_Instructions for the task:_ Quote exactly the lines from the line containing "Write part 2" to the line containing "CAMERA_FROM_POLE = (-0.0740, -1.3540, 0.7908)", both lines included, please, and nothing more.

_Data section:_
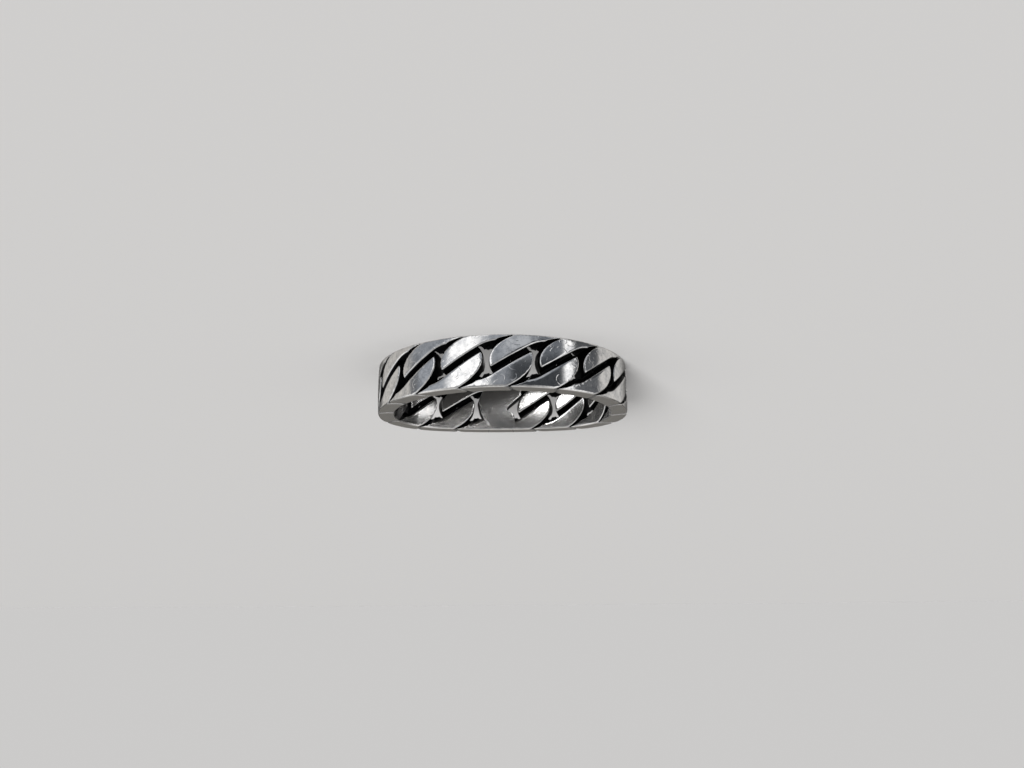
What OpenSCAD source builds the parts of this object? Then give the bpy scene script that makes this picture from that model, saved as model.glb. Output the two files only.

* * *

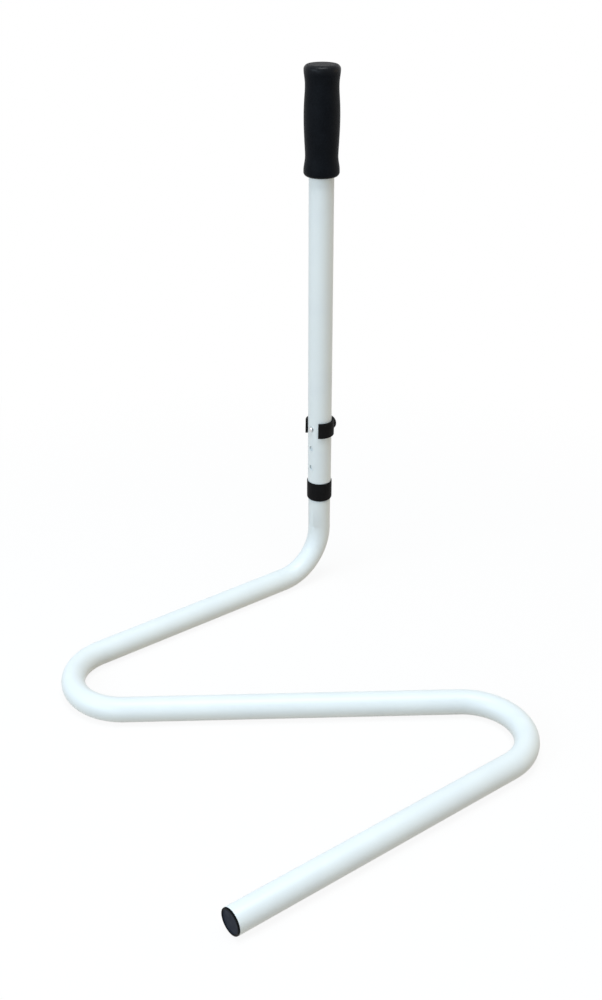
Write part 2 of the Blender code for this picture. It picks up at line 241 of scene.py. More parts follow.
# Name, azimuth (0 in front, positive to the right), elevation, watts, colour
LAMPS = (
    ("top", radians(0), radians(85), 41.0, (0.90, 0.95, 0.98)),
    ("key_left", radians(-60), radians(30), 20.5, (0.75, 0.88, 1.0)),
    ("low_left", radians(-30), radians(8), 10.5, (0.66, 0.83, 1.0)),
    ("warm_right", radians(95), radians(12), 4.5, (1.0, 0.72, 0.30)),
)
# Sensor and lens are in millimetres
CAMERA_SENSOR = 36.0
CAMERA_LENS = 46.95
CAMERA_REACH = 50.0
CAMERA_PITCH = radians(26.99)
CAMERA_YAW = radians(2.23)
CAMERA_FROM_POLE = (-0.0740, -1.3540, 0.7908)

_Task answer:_
Write part 2 of the Blender code for this picture. It picks up at line 241 of scene.py. More parts follow.
# Name, azimuth (0 in front, positive to the right), elevation, watts, colour
LAMPS = (
    ("top", radians(0), radians(85), 41.0, (0.90, 0.95, 0.98)),
    ("key_left", radians(-60), radians(30), 20.5, (0.75, 0.88, 1.0)),
    ("low_left", radians(-30), radians(8), 10.5, (0.66, 0.83, 1.0)),
    ("warm_right", radians(95), radians(12), 4.5, (1.0, 0.72, 0.30)),
)
# Sensor and lens are in millimetres
CAMERA_SENSOR = 36.0
CAMERA_LENS = 46.95
CAMERA_REACH = 50.0
CAMERA_PITCH = radians(26.99)
CAMERA_YAW = radians(2.23)
CAMERA_FROM_POLE = (-0.0740, -1.3540, 0.7908)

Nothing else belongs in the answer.